The status of second baseman Bo Bichette, who hit .311 with 44 doubles and 18 homers this season, remains a quesiton. He has not played yet this postseason after suffering a knee injury on September 9th, but he’s been working out this week and it’s not inconceivable that he could make the roster. But the Blue Jays have gotten production from seemingly every player they’ve thrown out there this postseason: Springer, Guerrero, Ernie Clement, and Addison Barger all have an OPS of at least .889 this postseason, and Alejandro Kirk, Daulton Varsho, Nathan Lukes, and even light-hitting Andrés Giménez have all posted an OPS over .750 in the playoffs.
The pitching is a much bigger question with Toronto than it is with the Dodgers.
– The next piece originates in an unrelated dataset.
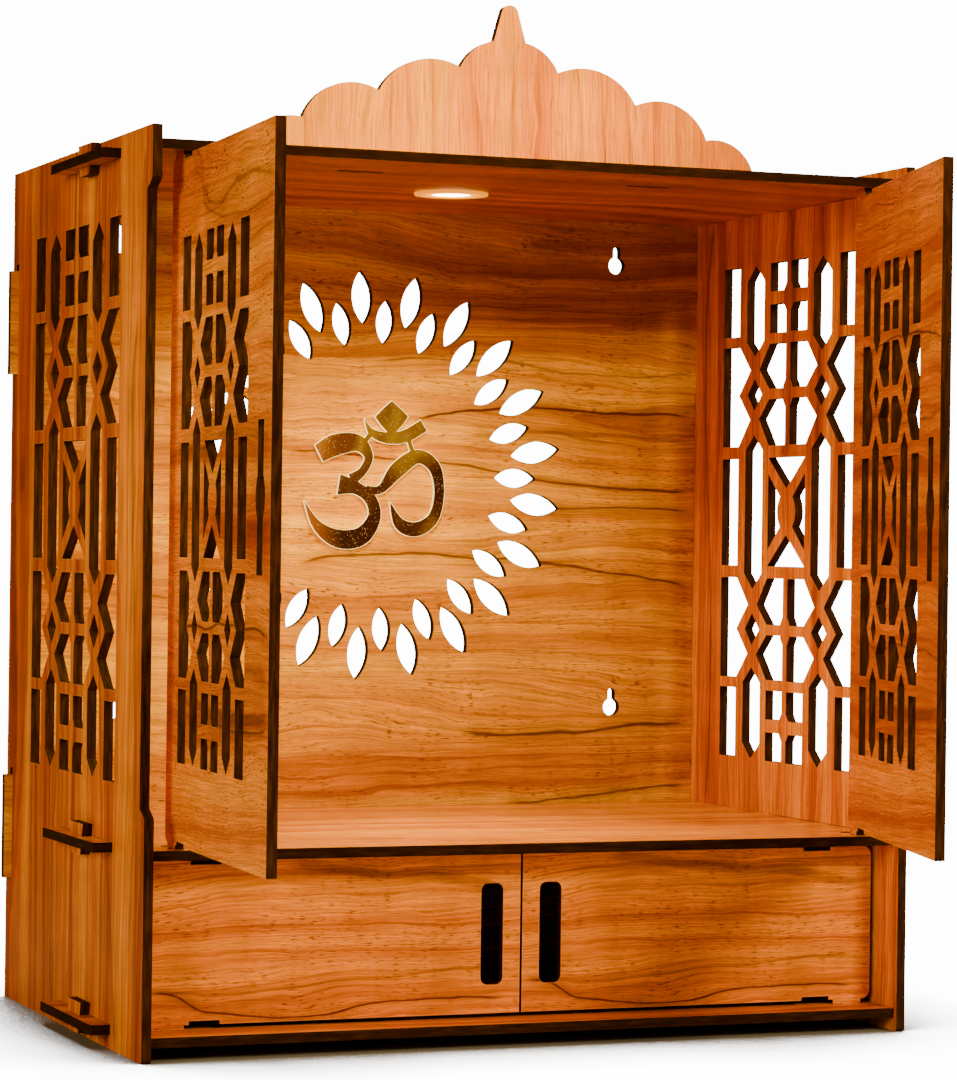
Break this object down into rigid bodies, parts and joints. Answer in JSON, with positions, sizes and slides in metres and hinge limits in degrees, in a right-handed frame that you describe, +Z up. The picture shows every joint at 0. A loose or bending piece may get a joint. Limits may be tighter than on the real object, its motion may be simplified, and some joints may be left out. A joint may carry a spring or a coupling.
{
  "type": "household altar cabinet",
  "caption": "Household altar cabinet with lattice doors over an altar shelf, small doors below, a scalloped crown, leaf cut-outs and an Om emblem.",
  "frame": {"origin": "floor level under the middle of the bounding box, with the upper doors open as in the picture", "axes": "+Z up, front faces -Y, +X to the right seen from the front"},
  "size_m": [0.4798, 0.4842, 0.5867],
  "materials": {
    "upright_veneer": "satin teak veneer with upright grain and dark laser-cut edges",
    "level_veneer": "satin teak veneer with level grain and dark laser-cut edges",
    "pale_veneer": "paler satin veneer",
    "gold_mirror_acrylic": "gold mirror acrylic",
    "bezel_metal": "satin metal",
    "lens": "frosted"
  },
  "bodies": {
    "cabinet": {"side_panel_left": "upright_veneer", "side_panel_right": "upright_veneer", "top_board": "level_veneer", "altar_shelf": "level_veneer", "bottom_board": "level_veneer", "back_panel": "level_veneer", "crown": "pale_veneer", "om_emblem": "gold_mirror_acrylic", "light_bezel": "bezel_metal", "light_lens": "lens", "wedge_top_left": "upright_veneer", "wedge_top_right": "upright_veneer", "wedge_middle_left": "upright_veneer", "wedge_middle_right": "upright_veneer", "wedge_bottom_left": "upright_veneer", "wedge_bottom_right": "upright_veneer"},
    "left_door": {"door_left": "level_veneer"},
    "right_door": {"door_right": "level_veneer"},
    "left_lower_door": {"lower_door_left": "level_veneer"},
    "right_lower_door": {"lower_door_right": "level_veneer"}
  },
  "joints": [
    {"name": "left_door_hinge", "type": "hinge", "parent": "cabinet", "child": "left_door", "pos_m": [-0.206, -0.03788, 0.3002], "axis": [0, 0, -1], "range_deg": [-93.8, 32]},
    {"name": "right_door_hinge", "type": "hinge", "parent": "cabinet", "child": "right_door", "pos_m": [0.206, -0.03788, 0.3002], "axis": [0, 0, 1], "range_deg": [-74.3, 50]},
    {"name": "left_lower_door_hinge", "type": "hinge", "parent": "cabinet", "child": "left_lower_door", "pos_m": [-0.206, -0.02388, 0.0604], "axis": [0, 0, -1], "range_deg": [0, 110]},
    {"name": "right_lower_door_hinge", "type": "hinge", "parent": "cabinet", "child": "right_lower_door", "pos_m": [0.206, -0.02388, 0.0604], "axis": [0, 0, 1], "range_deg": [0, 110]}
  ]
}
The veteran Kevin Gausman is very solid at the top of the rotation, and Shane Bieber has pitched okay after returning late in the season after not having pitched in almost two years because of Tommy John surgery. Rookie Trey Yesavage has emerged as an interesting story—he started the season at Single-A—but he is going to have to pitch some important innings, and even including the 15 innings he’s thrown this postseason, he has still only thrown 29 innings as a major leaguer. The bullpen is led by closer Jeff Hoffman, who did not have a good year but has been excellent in six appearances in the playoffs.
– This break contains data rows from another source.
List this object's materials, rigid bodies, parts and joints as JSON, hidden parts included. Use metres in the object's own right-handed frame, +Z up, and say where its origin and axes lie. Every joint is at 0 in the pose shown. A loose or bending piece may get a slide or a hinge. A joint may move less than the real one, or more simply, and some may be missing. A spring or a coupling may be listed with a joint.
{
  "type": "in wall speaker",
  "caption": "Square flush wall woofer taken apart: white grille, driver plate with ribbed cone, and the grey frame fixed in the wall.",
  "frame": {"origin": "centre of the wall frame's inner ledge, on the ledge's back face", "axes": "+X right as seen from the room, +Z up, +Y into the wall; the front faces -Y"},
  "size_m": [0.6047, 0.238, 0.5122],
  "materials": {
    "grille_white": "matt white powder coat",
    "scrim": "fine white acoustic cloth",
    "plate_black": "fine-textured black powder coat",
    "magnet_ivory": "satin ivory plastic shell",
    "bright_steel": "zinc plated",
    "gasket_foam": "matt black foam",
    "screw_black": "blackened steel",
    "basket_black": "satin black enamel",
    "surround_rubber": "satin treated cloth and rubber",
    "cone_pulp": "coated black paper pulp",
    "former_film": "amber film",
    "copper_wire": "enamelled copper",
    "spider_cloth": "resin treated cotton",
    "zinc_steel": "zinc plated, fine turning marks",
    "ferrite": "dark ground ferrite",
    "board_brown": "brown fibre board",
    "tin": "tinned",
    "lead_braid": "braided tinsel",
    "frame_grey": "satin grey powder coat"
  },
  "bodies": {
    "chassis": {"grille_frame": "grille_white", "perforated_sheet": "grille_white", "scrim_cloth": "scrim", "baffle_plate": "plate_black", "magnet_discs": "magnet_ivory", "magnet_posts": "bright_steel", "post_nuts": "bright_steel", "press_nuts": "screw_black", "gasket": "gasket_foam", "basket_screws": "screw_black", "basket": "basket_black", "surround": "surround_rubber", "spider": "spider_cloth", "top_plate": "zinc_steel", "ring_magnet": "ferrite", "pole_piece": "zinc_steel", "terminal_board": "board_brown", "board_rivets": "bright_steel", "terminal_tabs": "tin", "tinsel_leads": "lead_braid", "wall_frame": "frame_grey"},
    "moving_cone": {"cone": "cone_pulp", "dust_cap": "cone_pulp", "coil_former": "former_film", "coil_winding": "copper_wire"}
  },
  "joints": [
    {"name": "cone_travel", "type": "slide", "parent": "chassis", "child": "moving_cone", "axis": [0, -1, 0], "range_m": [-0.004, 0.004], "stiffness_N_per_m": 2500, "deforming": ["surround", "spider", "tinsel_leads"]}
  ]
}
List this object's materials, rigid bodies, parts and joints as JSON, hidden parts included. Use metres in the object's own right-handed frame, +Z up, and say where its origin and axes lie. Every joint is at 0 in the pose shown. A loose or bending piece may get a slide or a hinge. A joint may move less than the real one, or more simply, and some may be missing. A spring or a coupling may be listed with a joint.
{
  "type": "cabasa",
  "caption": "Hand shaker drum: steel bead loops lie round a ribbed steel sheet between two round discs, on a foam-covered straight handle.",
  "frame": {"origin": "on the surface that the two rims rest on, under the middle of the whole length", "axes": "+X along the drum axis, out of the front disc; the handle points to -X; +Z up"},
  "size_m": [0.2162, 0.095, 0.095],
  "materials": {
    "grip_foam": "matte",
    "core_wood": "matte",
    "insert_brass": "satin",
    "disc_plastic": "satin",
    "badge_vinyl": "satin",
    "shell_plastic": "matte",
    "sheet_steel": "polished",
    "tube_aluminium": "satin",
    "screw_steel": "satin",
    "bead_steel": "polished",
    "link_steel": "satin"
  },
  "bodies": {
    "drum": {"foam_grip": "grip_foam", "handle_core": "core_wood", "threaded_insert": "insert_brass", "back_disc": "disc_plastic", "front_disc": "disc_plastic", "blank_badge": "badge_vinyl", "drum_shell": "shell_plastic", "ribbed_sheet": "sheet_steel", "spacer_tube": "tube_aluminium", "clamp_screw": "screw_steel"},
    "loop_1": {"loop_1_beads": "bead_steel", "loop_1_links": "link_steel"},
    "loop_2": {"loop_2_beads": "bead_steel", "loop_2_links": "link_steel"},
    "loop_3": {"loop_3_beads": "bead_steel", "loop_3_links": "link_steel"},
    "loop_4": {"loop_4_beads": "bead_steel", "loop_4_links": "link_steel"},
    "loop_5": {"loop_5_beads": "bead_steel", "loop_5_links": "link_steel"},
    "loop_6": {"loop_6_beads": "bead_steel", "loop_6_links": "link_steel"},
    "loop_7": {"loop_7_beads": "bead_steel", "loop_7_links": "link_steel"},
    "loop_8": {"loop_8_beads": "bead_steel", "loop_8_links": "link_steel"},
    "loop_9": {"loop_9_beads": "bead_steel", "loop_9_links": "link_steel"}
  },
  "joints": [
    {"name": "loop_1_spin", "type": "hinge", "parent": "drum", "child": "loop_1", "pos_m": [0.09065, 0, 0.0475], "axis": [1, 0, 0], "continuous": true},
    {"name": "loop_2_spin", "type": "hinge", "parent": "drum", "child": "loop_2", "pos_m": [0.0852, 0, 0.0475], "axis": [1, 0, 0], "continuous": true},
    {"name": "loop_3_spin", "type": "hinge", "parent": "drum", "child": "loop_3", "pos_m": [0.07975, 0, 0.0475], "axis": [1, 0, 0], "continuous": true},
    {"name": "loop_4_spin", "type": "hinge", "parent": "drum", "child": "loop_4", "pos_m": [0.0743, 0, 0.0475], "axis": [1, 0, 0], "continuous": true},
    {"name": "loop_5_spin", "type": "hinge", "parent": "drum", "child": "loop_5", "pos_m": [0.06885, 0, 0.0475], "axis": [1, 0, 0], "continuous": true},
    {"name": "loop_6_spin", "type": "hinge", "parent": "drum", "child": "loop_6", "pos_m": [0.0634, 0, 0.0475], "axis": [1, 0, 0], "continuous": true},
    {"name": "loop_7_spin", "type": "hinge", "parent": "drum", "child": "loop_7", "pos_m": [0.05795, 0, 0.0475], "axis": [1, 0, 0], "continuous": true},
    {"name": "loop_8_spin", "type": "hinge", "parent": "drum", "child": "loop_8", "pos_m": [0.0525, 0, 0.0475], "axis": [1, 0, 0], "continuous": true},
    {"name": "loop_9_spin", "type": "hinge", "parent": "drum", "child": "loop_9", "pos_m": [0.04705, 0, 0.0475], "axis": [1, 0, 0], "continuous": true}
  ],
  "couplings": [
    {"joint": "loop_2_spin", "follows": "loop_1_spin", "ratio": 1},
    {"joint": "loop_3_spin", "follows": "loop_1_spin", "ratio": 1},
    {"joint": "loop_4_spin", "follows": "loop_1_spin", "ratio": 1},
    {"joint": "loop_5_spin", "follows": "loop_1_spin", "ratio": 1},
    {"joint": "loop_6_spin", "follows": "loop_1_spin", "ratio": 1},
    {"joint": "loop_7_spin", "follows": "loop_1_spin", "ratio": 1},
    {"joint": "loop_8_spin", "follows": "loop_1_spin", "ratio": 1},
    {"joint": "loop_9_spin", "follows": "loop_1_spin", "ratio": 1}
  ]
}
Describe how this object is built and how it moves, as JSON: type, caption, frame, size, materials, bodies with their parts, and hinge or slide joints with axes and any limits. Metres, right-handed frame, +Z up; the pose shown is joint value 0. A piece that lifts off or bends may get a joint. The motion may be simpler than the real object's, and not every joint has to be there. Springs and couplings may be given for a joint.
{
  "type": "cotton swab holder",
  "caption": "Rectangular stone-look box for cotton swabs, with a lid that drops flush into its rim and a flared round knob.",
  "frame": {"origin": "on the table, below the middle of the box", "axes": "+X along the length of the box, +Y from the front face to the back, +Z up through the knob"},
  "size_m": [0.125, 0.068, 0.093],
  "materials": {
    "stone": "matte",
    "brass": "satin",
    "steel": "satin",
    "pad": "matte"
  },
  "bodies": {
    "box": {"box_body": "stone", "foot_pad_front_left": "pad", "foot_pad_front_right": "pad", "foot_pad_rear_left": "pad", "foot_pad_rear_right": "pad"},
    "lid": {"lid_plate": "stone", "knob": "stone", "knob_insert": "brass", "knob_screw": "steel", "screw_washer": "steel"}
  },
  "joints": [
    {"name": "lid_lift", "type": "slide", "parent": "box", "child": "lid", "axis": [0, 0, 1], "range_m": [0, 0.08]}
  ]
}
The Blue Jays’ best bet, as the Brewers’ was, is to get to the Dodger bullpen, where another rookie, Sasaki, is being heavily relied upon to cover up the gaps that Yates and Scott failed to cover during the season. Sasaki has been excellent in seven postseason appearances: he’s allowed only one earned run in eight relief innings. But he’s still a rookie, and the Dodgers were still trotting out the corpse of Blake Treinen in big situations against the Brewers. Toronto’s offense has been clicking, so they might actually be able to make the Dodgers pay in those situations.
Prediction
Everyone hates the Dodgers, and I’ve got no reputation on the line here, so let’s do the fun thing and pick the Blue Jays. In reality, I do think the Jays are equipped to do what the Brewers couldn’t and put enough pressure on the Dodger starting pitching that they can get into that bullpen. If the Dodgers are forced to use multiple relievers in high-leverage situations, they might be in trouble. (We’ll ignore the fact that I don’t feel much better about Toronto’s bullpen than I do the Dodgers’.) Blue Jays in six.